In Gummo there is no narrative arc, but rather an interweaving of activities between various characters that is unpredictable and surreal. Some are presented in portrait-interview form, others while amid their questionable activities. Yet for them everything is normal. Nothing makes sense except for the protagonists. Xenia represents an acidic, wrong, anarchic, violent, rotten world, but is hilarious in her degeneracy and deplorability since one hardly experiences a human condition so extreme, so she is hilarious. In addition to entertaining, the film conveys embarrassment which is nevertheless what causes hilarity.
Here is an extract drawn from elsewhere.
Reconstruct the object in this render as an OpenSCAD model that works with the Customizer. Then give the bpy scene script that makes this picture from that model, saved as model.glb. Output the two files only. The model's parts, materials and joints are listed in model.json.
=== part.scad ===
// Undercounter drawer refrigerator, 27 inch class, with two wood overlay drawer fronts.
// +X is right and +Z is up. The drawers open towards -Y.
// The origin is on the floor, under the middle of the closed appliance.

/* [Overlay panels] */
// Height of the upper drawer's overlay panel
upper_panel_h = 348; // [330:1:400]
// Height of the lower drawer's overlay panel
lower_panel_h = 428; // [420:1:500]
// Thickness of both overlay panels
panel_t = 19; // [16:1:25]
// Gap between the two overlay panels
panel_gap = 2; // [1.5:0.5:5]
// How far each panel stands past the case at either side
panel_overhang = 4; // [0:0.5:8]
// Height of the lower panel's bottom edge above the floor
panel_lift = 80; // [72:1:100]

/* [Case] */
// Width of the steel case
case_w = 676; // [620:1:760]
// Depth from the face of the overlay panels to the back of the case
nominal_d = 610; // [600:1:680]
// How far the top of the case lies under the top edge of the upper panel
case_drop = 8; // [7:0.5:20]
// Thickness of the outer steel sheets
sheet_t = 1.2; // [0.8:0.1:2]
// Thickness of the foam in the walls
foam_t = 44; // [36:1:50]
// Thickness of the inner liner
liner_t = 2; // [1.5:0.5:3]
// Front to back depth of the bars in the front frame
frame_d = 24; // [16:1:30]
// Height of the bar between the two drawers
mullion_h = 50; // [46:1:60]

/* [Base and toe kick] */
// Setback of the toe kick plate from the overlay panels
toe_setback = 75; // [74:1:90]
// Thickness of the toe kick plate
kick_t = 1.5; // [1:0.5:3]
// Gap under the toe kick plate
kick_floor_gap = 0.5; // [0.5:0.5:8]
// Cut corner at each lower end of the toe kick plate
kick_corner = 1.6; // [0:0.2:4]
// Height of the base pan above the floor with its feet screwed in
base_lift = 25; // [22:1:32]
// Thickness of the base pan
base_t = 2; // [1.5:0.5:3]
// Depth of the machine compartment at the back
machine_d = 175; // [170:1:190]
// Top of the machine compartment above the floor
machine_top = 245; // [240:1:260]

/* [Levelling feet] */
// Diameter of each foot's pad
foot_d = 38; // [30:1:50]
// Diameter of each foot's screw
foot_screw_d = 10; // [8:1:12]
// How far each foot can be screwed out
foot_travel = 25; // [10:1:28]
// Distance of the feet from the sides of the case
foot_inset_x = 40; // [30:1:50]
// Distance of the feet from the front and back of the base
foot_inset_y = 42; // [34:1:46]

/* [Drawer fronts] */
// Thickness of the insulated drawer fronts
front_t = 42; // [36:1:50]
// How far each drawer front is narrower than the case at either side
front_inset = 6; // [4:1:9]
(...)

Seasoned with a soundtrack based mainly on thrash and death metal tracks and scratchy and disturbing cinematography, the aesthetic of the film perfectly reflects the intent to cause the viewer to throw up.

 

Gummo marks the birth of a new filmmaker and markets an extreme approach to the Seventh Art that, like it or not, has been able to expand the possibilities of cinema by destroying the dominant - and even ethical – codes, proposing itself as a controversial work that defines a new idea of risk in the cinematographic landscape. After Gummo it will be difficult to cringe, slap and be indignant at the cinema; a new level of artistic freedom has been unlocked. Harmony Korine will continue to explore outcast and disgusting personalities highlighting the most deplorable and revolting sides of human nature, demonstrating more and more that art has no constraints and that our mind can create fascinating and at the same time embarrassing situations to be enjoyed.